Module 9: Measuring Governance Maturity and Business Impact
- Develop KPIs for governance effectiveness (e.g., policy compliance rate, steward response time, data quality trend).
- Conduct maturity assessments using industry frameworks (e.g., DCAM, EDM Council) to benchmark progress.
- Quantify business impact by correlating data quality improvements with reduction in operational errors or rework.
- Track cost avoidance from reduced regulatory fines, audit findings, or data breach incidents.
- Survey data consumers quarterly to assess trust in data and usability of governance tools.
- Report governance ROI to executive sponsors using metrics tied to strategic objectives (e.g., faster time-to-insight).

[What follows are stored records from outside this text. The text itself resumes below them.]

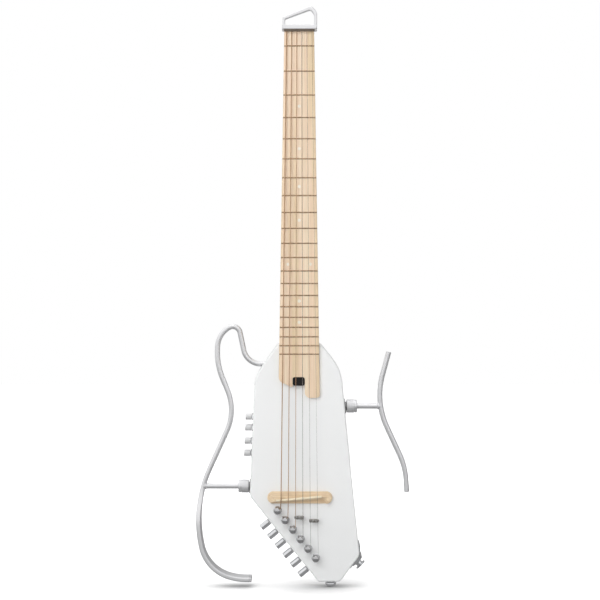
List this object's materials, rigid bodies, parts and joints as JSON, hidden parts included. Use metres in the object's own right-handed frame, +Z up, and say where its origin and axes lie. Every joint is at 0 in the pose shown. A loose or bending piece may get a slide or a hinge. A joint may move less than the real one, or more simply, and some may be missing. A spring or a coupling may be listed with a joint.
{
  "type": "headless silent guitar",
  "caption": "Headless silent guitar: slim slab body, bolted neck with hanging loop, geared tuners in the body and plug-in bent metal frames.",
  "frame": {"origin": "highest point inside the hanging loop, midway through its thickness, where a hook carries the guitar", "axes": "+Z up along the strings, +Y from the strings to the guitar's back, +X to the right seen from the front"},
  "size_m": [0.3106, 0.0596, 0.8411],
  "materials": {
    "white_paint": "satin white lacquer on wood",
    "maple": "satin maple",
    "maple_board": "satin maple with steel frets",
    "bridge_wood": "satin hardwood",
    "bone": "polished",
    "satin_silver": "bead-blasted satin",
    "chrome": "polished",
    "steel": "turned",
    "brass": "turned",
    "bronze_string": "wound",
    "steel_string": "drawn wire",
    "black_plastic": "satin black",
    "circuit": "circuit board with steel cans",
    "cell_case": "block cell"
  },
  "bodies": {
    "root": {"body": "white_paint", "neck": "maple", "fretboard": "maple_board", "truss_rod": "steel", "truss_cover": "black_plastic", "head_loop": "satin_silver", "bridge": "bridge_wood", "saddle": "bone", "pickup_strip": "brass", "string_tree_1": "chrome", "string_tree_2": "chrome", "control_board": "circuit", "battery": "cell_case", "back_cover": "black_plastic", "upper_socket": "steel", "jack_plate": "chrome", "strap_jack": "chrome", "bottom_pin": "chrome", "left_socket": "steel", "right_socket": "steel", "string_1": "bronze_string", "tuner_frame_1": "chrome", "string_2": "bronze_string", "tuner_frame_2": "chrome", "string_3": "bronze_string", "tuner_frame_3": "chrome", "string_4": "steel_string", "tuner_frame_4": "chrome", "string_5": "steel_string", "tuner_frame_5": "chrome", "string_6": "steel_string", "tuner_frame_6": "chrome"},
    "tuner_1_knob": {"tuner_knob_1": "chrome"},
    "tuner_1_post": {"tuner_post_1": "chrome", "tuner_wheel_1": "brass"},
    "tuner_2_knob": {"tuner_knob_2": "chrome"},
    "tuner_2_post": {"tuner_post_2": "chrome", "tuner_wheel_2": "brass"},
    "tuner_3_knob": {"tuner_knob_3": "chrome"},
    "tuner_3_post": {"tuner_post_3": "chrome", "tuner_wheel_3": "brass"},
    "tuner_4_knob": {"tuner_knob_4": "chrome"},
    "tuner_4_post": {"tuner_post_4": "chrome", "tuner_wheel_4": "brass"},
    "tuner_5_knob": {"tuner_knob_5": "chrome"},
    "tuner_5_post": {"tuner_post_5": "chrome", "tuner_wheel_5": "brass"},
    "tuner_6_knob": {"tuner_knob_6": "chrome"},
    "tuner_6_post": {"tuner_post_6": "chrome", "tuner_wheel_6": "brass"},
    "control_1": {"control_knob_1": "satin_silver"},
    "control_2": {"control_knob_2": "satin_silver"},
    "control_3": {"control_knob_3": "satin_silver"},
    "control_4": {"control_knob_4": "satin_silver"},
    "left_arm": {"left_frame": "satin_silver", "left_end_cap": "black_plastic"},
    "right_arm": {"right_frame": "satin_silver", "right_end_cap": "black_plastic"},
    "left_lock": {"left_collar": "satin_silver"},
    "right_lock": {"right_collar": "satin_silver"}
  },
  "joints": [
    {"name": "tuner_1_knob_turn", "type": "hinge", "parent": "root", "child": "tuner_1_knob", "pos_m": [-0.04203, 0.03275, -0.72708], "axis": [0.7785, 0, 0.6277], "continuous": true},
    {"name": "tuner_1_post_turn", "type": "hinge", "parent": "root", "child": "tuner_1_post", "pos_m": [-0.04642, 0.00875, -0.72163], "axis": [0, 1, 0], "continuous": true},
    {"name": "tuner_2_knob_turn", "type": "hinge", "parent": "root", "child": "tuner_2_knob", "pos_m": [-0.03093, 0.03275, -0.74084], "axis": [0.7785, 0, 0.6277], "continuous": true},
    {"name": "tuner_2_post_turn", "type": "hinge", "parent": "root", "child": "tuner_2_post", "pos_m": [-0.03532, 0.00875, -0.73539], "axis": [0, 1, 0], "continuous": true},
    {"name": "tuner_3_knob_turn", "type": "hinge", "parent": "root", "child": "tuner_3_knob", "pos_m": [-0.01983, 0.03275, -0.7546], "axis": [0.7785, 0, 0.6277], "continuous": true},
    {"name": "tuner_3_post_turn", "type": "hinge", "parent": "root", "child": "tuner_3_post", "pos_m": [-0.02423, 0.00875, -0.74916], "axis": [0, 1, 0], "continuous": true},
    {"name": "tuner_4_knob_turn", "type": "hinge", "parent": "root", "child": "tuner_4_knob", "pos_m": [-0.00873, 0.03275, -0.76837], "axis": [0.7785, 0, 0.6277], "continuous": true},
    {"name": "tuner_4_post_turn", "type": "hinge", "parent": "root", "child": "tuner_4_post", "pos_m": [-0.01313, 0.00875, -0.76292], "axis": [0, 1, 0], "continuous": true},
    {"name": "tuner_5_knob_turn", "type": "hinge", "parent": "root", "child": "tuner_5_knob", "pos_m": [0.00236, 0.03275, -0.78213], "axis": [0.7785, 0, 0.6277], "continuous": true},
    {"name": "tuner_5_post_turn", "type": "hinge", "parent": "root", "child": "tuner_5_post", "pos_m": [-0.00203, 0.00875, -0.77668], "axis": [0, 1, 0], "continuous": true},
    {"name": "tuner_6_knob_turn", "type": "hinge", "parent": "root", "child": "tuner_6_knob", "pos_m": [0.01346, 0.03275, -0.79589], "axis": [0.7785, 0, 0.6277], "continuous": true},
    {"name": "tuner_6_post_turn", "type": "hinge", "parent": "root", "child": "tuner_6_post", "pos_m": [0.00907, 0.00875, -0.79044], "axis": [0, 1, 0], "continuous": true},
    {"name": "control_1_turn", "type": "hinge", "parent": "root", "child": "control_1", "pos_m": [-0.09, 0.03125, -0.5873], "axis": [-1, 0, 0], "range_deg": [-150, 150]},
    {"name": "control_2_turn", "type": "hinge", "parent": "root", "child": "control_2", "pos_m": [-0.09, 0.03125, -0.60311], "axis": [-1, 0, 0], "range_deg": [-150, 150]},
    {"name": "control_3_turn", "type": "hinge", "parent": "root", "child": "control_3", "pos_m": [-0.09, 0.03125, -0.6226], "axis": [-1, 0, 0], "range_deg": [-150, 150]},
    {"name": "control_4_turn", "type": "hinge", "parent": "root", "child": "control_4", "pos_m": [-0.09, 0.03125, -0.64031], "axis": [-1, 0, 0], "range_deg": [-150, 150]},
    {"name": "left_arm_slide", "type": "slide", "parent": "root", "child": "left_arm", "axis": [-1, 0, 0], "range_m": [0, 0.03]},
    {"name": "right_arm_slide", "type": "slide", "parent": "root", "child": "right_arm", "axis": [1, 0, 0], "range_m": [0, 0.03]},
    {"name": "left_lock_turn", "type": "hinge", "parent": "root", "child": "left_lock", "pos_m": [-0.1, 0.03125, -0.68881], "axis": [-1, 0, 0], "range_deg": [0, 270]},
    {"name": "right_lock_turn", "type": "hinge", "parent": "root", "child": "right_lock", "pos_m": [0.06, 0.03125, -0.5719], "axis": [1, 0, 0], "range_deg": [0, 270]}
  ],
  "couplings": [
    {"joint": "tuner_1_post_turn", "follows": "tuner_1_knob_turn", "ratio": -0.071429},
    {"joint": "tuner_2_post_turn", "follows": "tuner_2_knob_turn", "ratio": -0.071429},
    {"joint": "tuner_3_post_turn", "follows": "tuner_3_knob_turn", "ratio": -0.071429},
    {"joint": "tuner_4_post_turn", "follows": "tuner_4_knob_turn", "ratio": -0.071429},
    {"joint": "tuner_5_post_turn", "follows": "tuner_5_knob_turn", "ratio": -0.071429},
    {"joint": "tuner_6_post_turn", "follows": "tuner_6_knob_turn", "ratio": -0.071429}
  ]
}
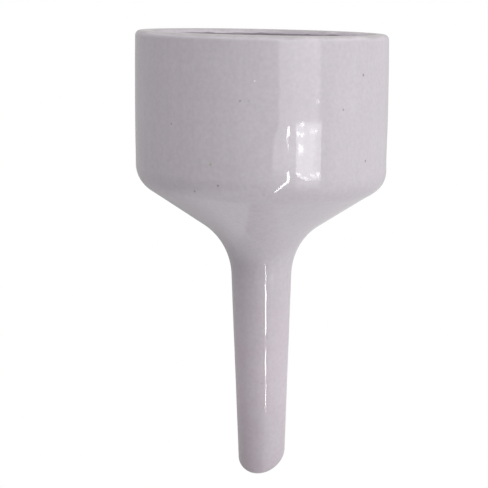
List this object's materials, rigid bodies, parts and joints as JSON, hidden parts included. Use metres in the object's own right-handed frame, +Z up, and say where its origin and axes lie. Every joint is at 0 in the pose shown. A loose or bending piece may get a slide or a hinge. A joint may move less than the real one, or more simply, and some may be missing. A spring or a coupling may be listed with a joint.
{
  "type": "buchner funnel",
  "caption": "Glazed porcelain vacuum filter funnel: straight-walled bowl over a fixed perforated plate, rounded cone below it, and a long tapered stem with an oblique tip.",
  "frame": {"origin": "on the stem's axis, in the plane where the neck's flare ends and the tapered stem begins: the top face of the bored stopper that holds the funnel", "axes": "+Z up along the stem's axis, from the tip to the rim; -Y is the front, the side on which the oblique tip is longest (within 17 degrees); +X is to the right seen from the front"},
  "size_m": [0.086, 0.086, 0.1537],
  "materials": {
    "glazed_porcelain": "thick glossy clear glaze over pale mauve-grey porcelain, with faint throwing lines, small dark specks and pin holes; matt bare porcelain on the rim"
  },
  "bodies": {
    "root": {"stem": "glazed_porcelain", "cone": "glazed_porcelain", "perforated_plate": "glazed_porcelain", "bowl_wall": "glazed_porcelain", "plate_fillet": "glazed_porcelain"}
  },
  "joints": []
}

- Identify capability gaps (e.g., lack of automated lineage) based on maturity assessment results.
- Adjust governance priorities annually based on KPI trends, audit outcomes, and evolving business needs.
Module 10: Scaling Governance Across Hybrid and Multi-Cloud Environments
- Extend governance policies consistently across on-premises, private cloud, and public cloud data stores.
- Implement centralized metadata and policy management with decentralized enforcement in distributed environments.
- Address latency and synchronization challenges in metadata replication across geographically dispersed systems.
- Define cloud-specific data residency rules to comply with jurisdictional regulations (e.g., GDPR, CCPA).
- Coordinate with cloud platform teams to enforce tagging, encryption, and access policies at infrastructure level.
- Manage vendor-specific data governance limitations (e.g., AWS Glue vs. Azure Purview capabilities).
- Establish cross-cloud data lineage tracking to maintain end-to-end visibility in hybrid architectures.
- Develop incident response playbooks for data exposure events involving cloud storage or SaaS applications.